Momentos depois, já fora do barco, encontrava-me no ponto de ônibus. Eram cinco da tarde e notei que o busão acabara de passar. Se eu ficasse apenas esperando o outro corria o risco de não chegar à rodoviária em tempo para tomar o ônibus de volta à casa. Afinal, eu carecia ir ainda ao Albergue, apanhar minhas malas e, talvez, tomar um banho. Comecei a pedir carona a todos que passavam. Pedi a um, a outro, a outro... De repente alguém chega às minhas costas e me chama pelo nome. Era uma curitibana do meu quarto. Ela me oferece carona. Quando chego ao carro sua amiga está ao volante. Cumprimentamo-nos. Elas estavam com um carro alugado, passeando ao léu. Passamos diante das dunas e elas apontaram uma enorme bola de plástico transparente na qual aparentemente as pessoas entravam e desciam rolando duna a baixo.
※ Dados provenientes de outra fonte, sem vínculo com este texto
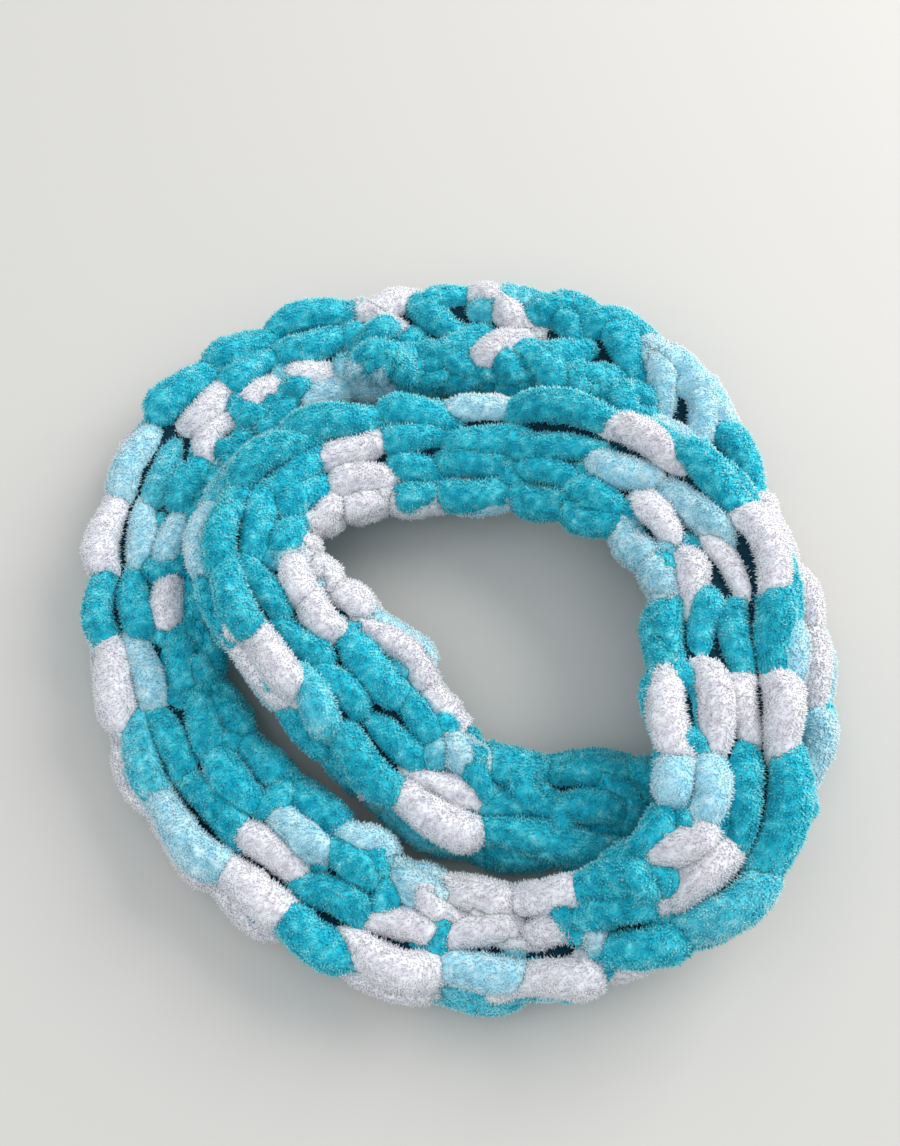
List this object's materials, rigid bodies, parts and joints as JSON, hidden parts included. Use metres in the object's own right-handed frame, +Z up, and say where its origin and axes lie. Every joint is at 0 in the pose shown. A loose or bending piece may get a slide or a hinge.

Ao que a outra contestou, questionando se os sujeitos dentro da bola não rolavam sobre as águas da Lagoa. Foi aí que ocorreu a minha mais feliz e pragmática metáfora de toda a viagem. Aproximei-me das duas garotas e lhes disse com a voz mais sedutora que fui capaz: “Olha, as duas opções me parecem deliciosas, ficaria com qualquer uma de bom grado!” As moças entenderam o recado e responderam ambas que também tinham gostado muito da idéia. E completaram: “Então vamos agora, nós três?!” Ao que eu disse que adoraria, mas que tinha que apanhar o ônibus de volta pra casa em poucos instantes. E puxei-lhes a orelha por não terem demonstrado tal interesse antes. Que teria sido uma maravilha! Elas entenderam e seguimos viagem.
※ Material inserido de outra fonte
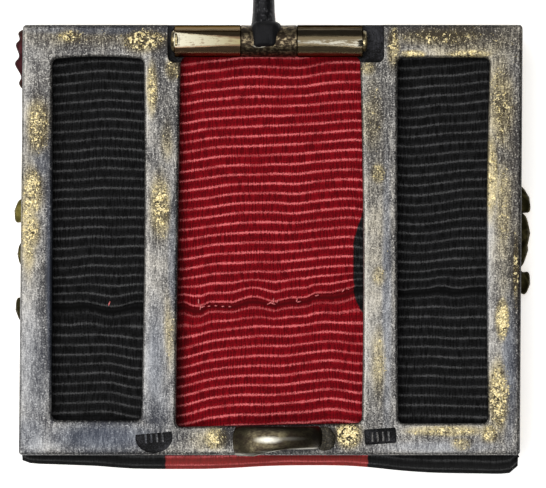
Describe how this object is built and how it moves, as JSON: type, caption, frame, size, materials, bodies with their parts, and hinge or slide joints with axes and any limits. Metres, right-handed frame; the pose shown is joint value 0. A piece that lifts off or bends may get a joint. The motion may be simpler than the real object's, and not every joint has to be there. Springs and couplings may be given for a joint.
{
  "type": "service badge with ribbon and dress pin",
  "caption": "Openwork rectangular service badge: back frame with tube hinge, open dress pin and C catch, folded ribbon, front frame with oak wreath and Roman numerals.",
  "frame": {"origin": "on the flat front face of the numerals, at the middle of the badge; the badge lies on this plane, face down", "axes": "+Z out of the back of the badge, +Y towards the hinge at its top edge, +X to the right as the back is seen"},
  "size_m": [0.0376, 0.0606, 0.008],
  "materials": {
    "worn_silver_gilt": "grey silver with worn gilding, brushed and matt",
    "gilt": "worn gilding, satin",
    "dark_steel": "blackened, semi-matt",
    "ribbon_silk": "ribbed black, red and black silk"
  },
  "bodies": {
    "badge": {"back_frame": "worn_silver_gilt", "hinge_rod": "gilt", "ribbon": "ribbon_silk", "front_frame": "gilt", "oak_wreath": "gilt", "numerals": "gilt"},
    "pin": {"dress_pin": "dark_steel"}
  },
  "joints": [
    {"name": "pin_hinge", "type": "hinge", "parent": "badge", "child": "pin", "pos_m": [0, 0.0143, 0.00605], "axis": [1, 0, 0], "range_deg": [0, 186]}
  ]
}
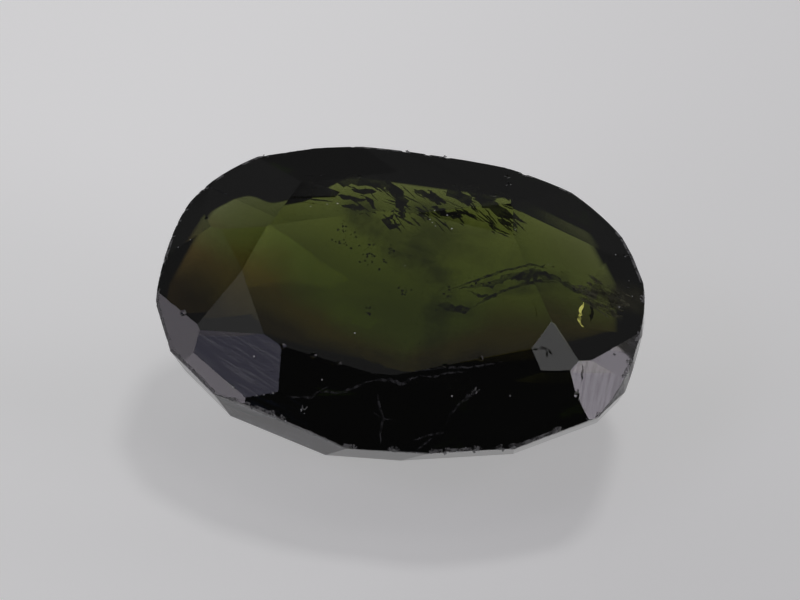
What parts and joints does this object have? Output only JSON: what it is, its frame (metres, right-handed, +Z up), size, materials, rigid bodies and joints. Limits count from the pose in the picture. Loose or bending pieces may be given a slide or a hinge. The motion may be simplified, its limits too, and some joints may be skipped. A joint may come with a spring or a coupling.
{
  "type": "cut tourmaline gemstone",
  "caption": "Loose gemstone of very dark green black tourmaline, an uneven oval with a faceted crown over a stepped pavilion and a low rounded base, leaning forward on a small flat.",
  "frame": {"origin": "middle of the outline, on the surface that the stone rests on", "axes": "+X along the long axis of the oval, +Y away from the front, +Z up"},
  "size_m": [0.014, 0.0102, 0.0061],
  "materials": {
    "tourmaline": "polished, very dark green, see-through in strong light"
  },
  "bodies": {
    "root": {"tourmaline": "tourmaline"}
  },
  "joints": []
}
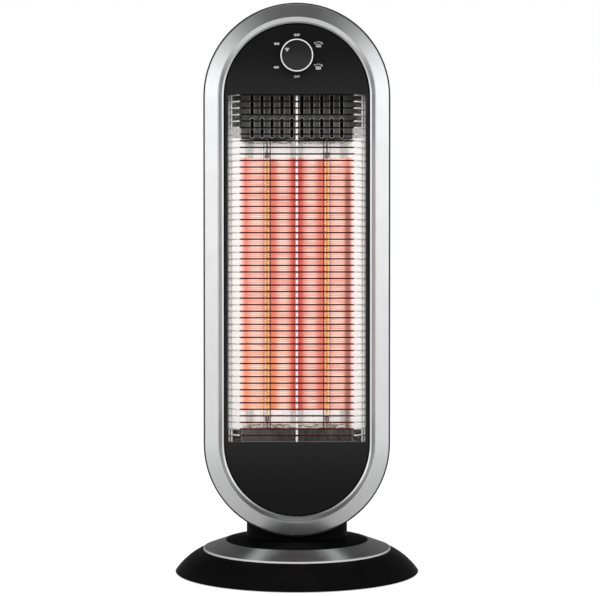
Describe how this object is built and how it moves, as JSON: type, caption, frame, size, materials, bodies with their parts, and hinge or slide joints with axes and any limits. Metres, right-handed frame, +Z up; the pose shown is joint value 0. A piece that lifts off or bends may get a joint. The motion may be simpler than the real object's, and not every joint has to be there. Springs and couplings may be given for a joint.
{
  "type": "carbon heater",
  "caption": "Tall rounded radiant heater with glowing quartz tubes behind a wire guard, a rotary control above the window and a round base on which it swings.",
  "frame": {"origin": "on the floor at the middle of the round base, on the axis that the tower swings about", "axes": "+Z up along the tower, -Y towards the front with the window, +X to the viewer's right when looking at the front"},
  "size_m": [0.252, 0.252, 0.5834],
  "materials": {
    "silver_paint": "silver satin lacquer",
    "silver_ring": "silver satin lacquer",
    "white_ring": "white",
    "black_gloss": "gloss black moulding",
    "black_satin": "satin black moulding",
    "black_knob": "satin black moulding",
    "chrome_wire": "bright chrome plate",
    "polished_aluminium": "mirror polished sheet",
    "dark_steel": "dull grey sheet",
    "plain_steel": "zinc plated",
    "white_ceramic": "unglazed steatite",
    "quartz_glass": "clear quartz",
    "glowing_carbon": "carbon, glowing orange",
    "black_moulding": "plain",
    "white_moulding": "plain nylon",
    "black_rubber": "matte"
  },
  "bodies": {
    "base": {"base_cover": "black_gloss", "base_trim_ring": "silver_ring", "bottom_plate": "plain_steel", "base_screws": "plain_steel", "rubber_feet": "black_rubber", "swivel_bush": "white_moulding", "swing_motor": "plain_steel", "motor_screws": "plain_steel", "tip_switch_housing": "black_moulding", "tip_microswitch": "black_moulding", "tip_spring": "plain_steel", "cord_gland": "black_rubber"},
    "tower": {"rear_shell": "black_satin", "front_bezel": "silver_paint", "front_panel": "black_gloss", "grille_cross_wires": "chrome_wire", "grille_uprights": "chrome_wire", "reflector": "polished_aluminium", "reflector_screws": "plain_steel", "upper_slotted_plate": "dark_steel", "lower_plate": "dark_steel", "lower_tube_bracket": "plain_steel", "upper_tube_bracket": "plain_steel", "lower_end_caps": "white_ceramic", "upper_end_caps": "white_ceramic", "quartz_tube_left": "quartz_glass", "quartz_tube_right": "quartz_glass", "carbon_filament_left": "glowing_carbon", "carbon_filament_right": "glowing_carbon", "filament_leads": "plain_steel", "thermal_cutout": "black_moulding", "switch_body": "black_moulding", "switch_nut": "plain_steel", "handle_cup": "black_satin", "shell_screws": "plain_steel", "terminal_block": "white_moulding", "turntable": "black_gloss", "neck_screws": "plain_steel", "swing_gear": "white_moulding", "gear_screws": "plain_steel"},
    "knob": {"control_knob": "black_knob", "knob_trim_ring": "white_ring", "knob_pointer": "white_ring", "switch_shaft": "plain_steel"},
    "pinion": {"drive_pinion": "white_moulding", "motor_shaft": "plain_steel"},
    "plunger": {"tip_plunger": "white_moulding"}
  },
  "joints": [
    {"name": "body_swivel", "type": "hinge", "parent": "base", "child": "tower", "pos_m": [0, 0, 0.03], "axis": [0, 0, 1], "range_deg": [-35, 35]},
    {"name": "knob_turn", "type": "hinge", "parent": "tower", "child": "knob", "pos_m": [0, -0.048, 0.5289], "axis": [0, 1, 0], "continuous": true},
    {"name": "pinion_spin", "type": "hinge", "parent": "base", "child": "pinion", "pos_m": [0, 0.054, 0.0218], "axis": [0, 0, 1], "range_deg": [-176, 176]},
    {"name": "tip_plunger_slide", "type": "slide", "parent": "base", "child": "plunger", "axis": [0, 0, -1], "range_m": [0, 0.003], "stiffness_N_per_m": 100, "springref_m": 0.006, "deforming": ["tip_spring"]}
  ],
  "couplings": [
    {"joint": "pinion_spin", "follows": "body_swivel", "ratio": -5}
  ]
}
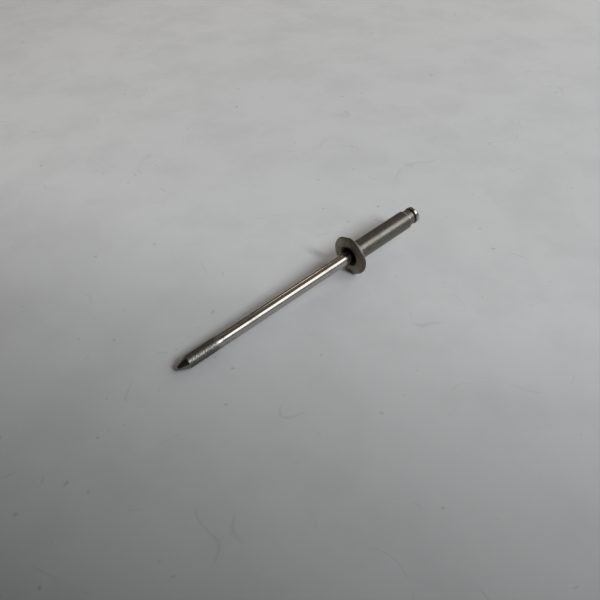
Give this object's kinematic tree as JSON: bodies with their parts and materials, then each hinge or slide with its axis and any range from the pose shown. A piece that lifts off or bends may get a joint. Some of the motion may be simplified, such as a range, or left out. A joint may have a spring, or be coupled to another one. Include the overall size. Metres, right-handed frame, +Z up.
{
  "type": "blind rivet",
  "caption": "Open-end blind rivet before setting: flanged hollow shank on a pointed drawn-wire mandrel whose rounded head seats on the shank's far end.",
  "frame": {"origin": "middle of the outline seen from above, at the surface the rivet lies on", "axes": "+X along the ground from the mandrel's tail towards the blind end and head, +Z up; the rivet's own axis rises 4.222 degrees from +X towards +Z, because it rests on the flange rim and on the tail"},
  "size_m": [0.0492, 0.0066, 0.0067],
  "materials": {
    "rivet_body": "dull tumbled steel, darker on the flange",
    "mandrel": "polished drawn steel wire, scuffed towards the tail"
  },
  "bodies": {
    "root": {"rivet_body": "rivet_body", "mandrel": "mandrel"}
  },
  "joints": []
}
Chegando ao Albergue elas se despediram e foram pro quarto. Eu, desesperado, teria que gastar uma nota preta com o táxi para tentar, sem garantias, chegar à rodoviária a tempo. Perguntei ao recepcionista se na ilha havia moto-táxi. Ele disse que não. Então entrei no deus Google e achei um. Em sete minutos eu estava de jeans sentando na garupa da moto. A mala não era exatamente uma mochila, mas foi possível coloca-la às costas. Depois de algum tempo, e muitos quilômetros, o moto-taxista - que contou-me haver largado uma profissão muitíssimo bem remunerada para dedicar-se mais ao surf amador - deixava-me na rodoviária. Como ele não tinha troco, deixei-lhe uma grana de gorjeta, apesar de ele haver se proposto ir trocar o dinheiro.
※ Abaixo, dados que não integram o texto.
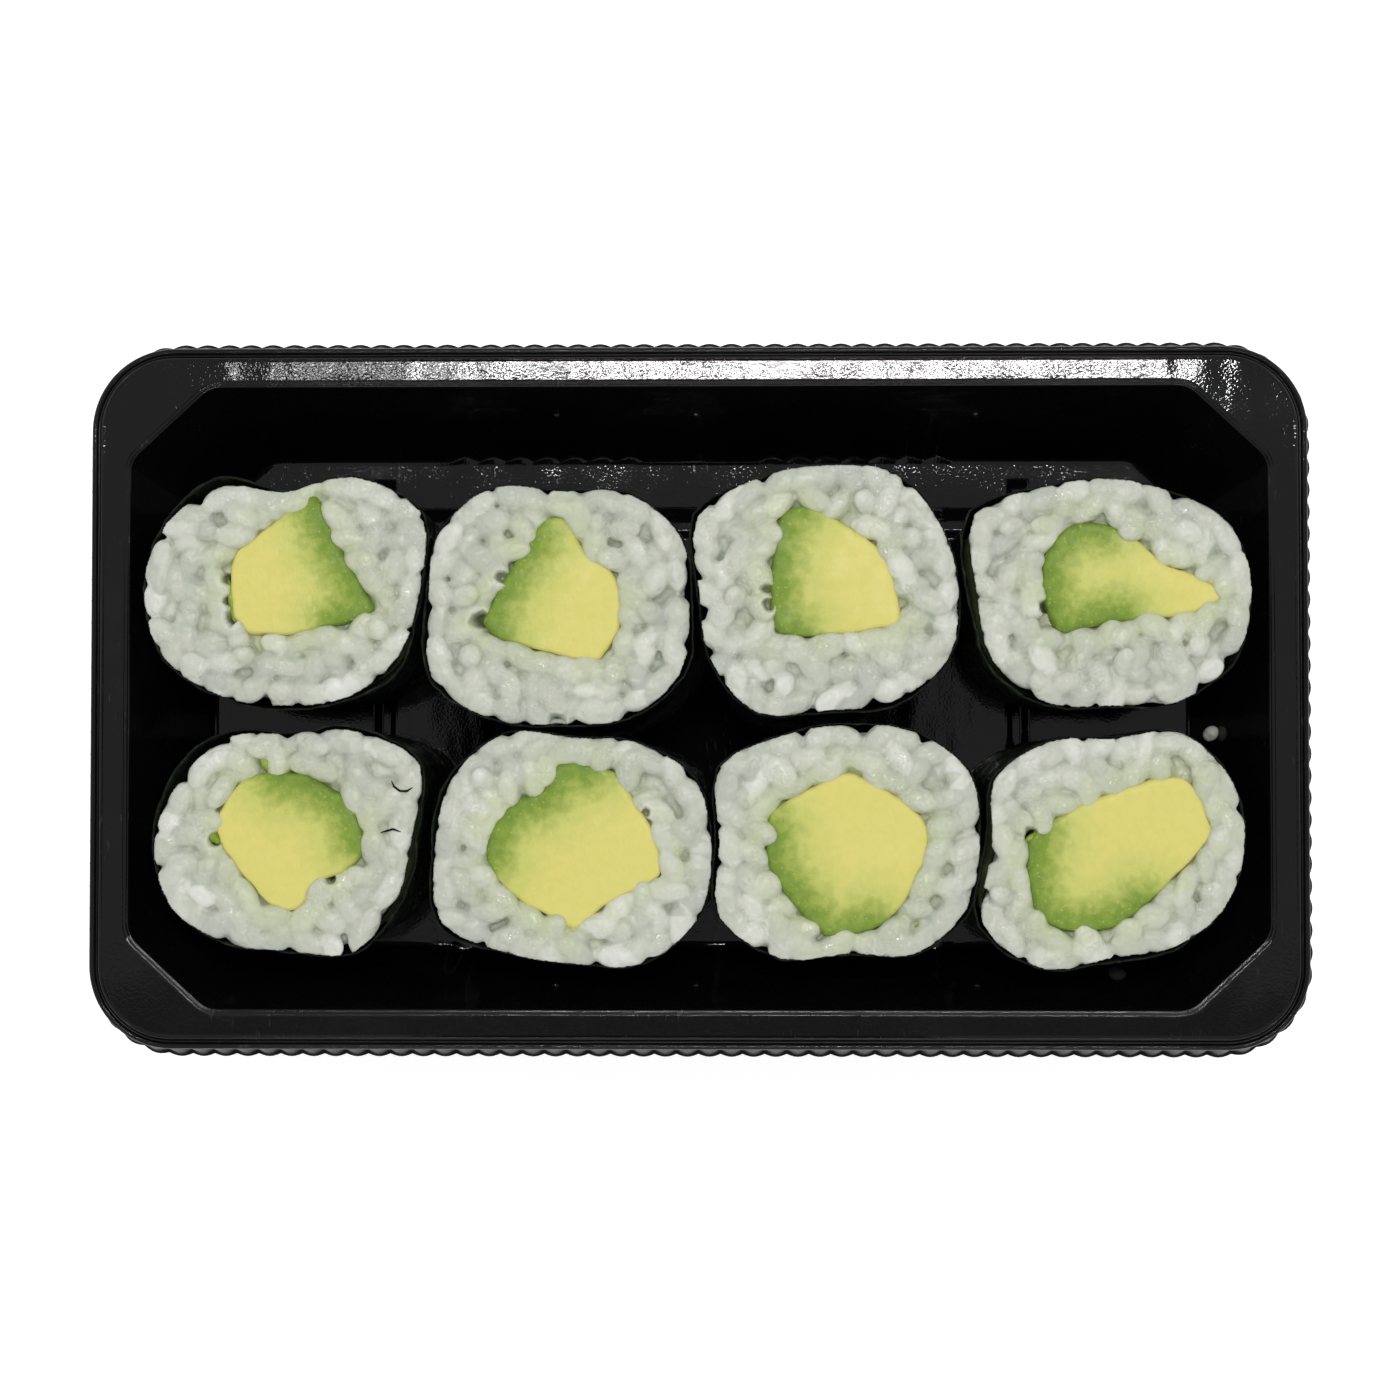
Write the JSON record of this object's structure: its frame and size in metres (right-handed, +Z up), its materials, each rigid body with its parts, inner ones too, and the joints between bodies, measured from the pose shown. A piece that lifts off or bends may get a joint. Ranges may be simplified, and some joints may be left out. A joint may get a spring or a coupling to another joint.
{
  "type": "takeaway sushi tray",
  "caption": "Takeaway sushi tray: seaweed-wrapped rice rolls with avocado hearts, packed upright in two rows in a black moulded plastic tray with a flanged rim.",
  "frame": {"origin": "middle of the footprint on the surface the tray stands on", "axes": "+X along the tray's long side, +Y across it towards the back row of rolls, +Z up out of the open tray"},
  "size_m": [0.142, 0.083, 0.0257],
  "materials": {
    "tray": "thin black moulded plastic, glossy with faint scuffs",
    "nori": "toasted seaweed sheet, near black with a dull green sheen",
    "rice": "cooked sushi rice, moist and slightly translucent",
    "avocado": "ripe avocado, yellow flesh turning green on one side, moist"
  },
  "bodies": {
    "root": {"tray": "tray", "nori_1": "nori", "rice_1": "rice", "avocado_1": "avocado", "nori_2": "nori", "rice_2": "rice", "avocado_2": "avocado", "nori_3": "nori", "rice_3": "rice", "avocado_3": "avocado", "nori_4": "nori", "rice_4": "rice", "avocado_4": "avocado", "nori_5": "nori", "rice_5": "rice", "avocado_5": "avocado", "nori_6": "nori", "rice_6": "rice", "avocado_6": "avocado", "nori_7": "nori", "rice_7": "rice", "avocado_7": "avocado", "nori_8": "nori", "rice_8": "rice", "avocado_8": "avocado"}
  },
  "joints": []
}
Chegando ao guichê para pedir emissão de segunda via da passagem que eu já havia comprado pela internet, o rapaz me informa que para tal seria necessário fazer um B.O. na delegacia. O problema, disse-lhe, é que o ônibus sai em vinte minutos. Depois de deixar-me em tenso suspense, o sádico atendente me informa que havia uma delegacia há trinta metros dali. Saí correndo. Ao adentrar no estabelecimento vazio, fui atendido por um escrivão sebento. Foi então que compreendi o suposto fundamento da crítica que o pessoal de direita dirige ao Estado, almejando o enxugamento das responsabilidades dele. O escrivão, diante da minha franca atitude e pressa, mostrou-se extremamente inabilidoso, incapacitado a oferecer um bom serviço e seguro de que eu nada podia contra ele e a estabilidade sobre a qual estava sentado. Vendo que eu me irritava com a situação e com sua lerdeza, ele se irritava também e a coisa foi ficando tensa e complicada. Ele digitava trêmulo, o pobre infeliz, catando milho e eu tremia também com raiva e como que ouvindo o tic-tac implacável do relógio a devorar-me. A solução foi entregar nas mãos de Deus – que mais podia fazer? – e estar ali apenas de corpo presente. Levei minha consciência a outro lugar. Passando por tal experiência três vezes por semana, logro dar conta de deixar enfiarem-me agulhas sob as unhas sem chiar. A casa quase caiu quando ele me perguntou qual era o número de minha poltrona. Tentando ser convincente, já que eu não lembrava, disse-lhe que era a quarenta e quatro. Ele disse: “Tem certeza? Porque senão for...” Não esperei que terminasse a frase e assegurei-lhe que era a própria.

Com o maldito B.O. na mão e faltando dois minutos pra o ônibus sair, corri ao guichê. Um outro atendente pegou o B.O. e o estudou. Digitou algo no computador. Disse que o número da poltrona estava errado, que era quarenta e três – e não quarenta e quatro. Expliquei-lhe que na hora não lembrei exatamente e pedi-lhe que relevasse o pequeno detalhe. Ele rabiscou o B.O., colocando o número correto. Fui ao ônibus. Entreguei as bagagens e cheguei à famigerada poltrona. Sem ninguém ao lado, esparramei-me. Dentre em pouco rolou um filme. Assistindo-o chorei, chorei. Eu tinha uma forte conexão com os passageiros. Éramos devotos uns dos outros. Todos pareciam cônscios da necessidade de haver respeito e amor entre os seres humanos. Se isso era mesmo assim eu não sei, mas era assim que sentia que fosse, então, pra mim, era assim.

Dormi legal. Aportei na rodoviária, tomei um táxi e cheguei no paliativo e incerto destino “casa”. Sem final. Feliz ou infeliz.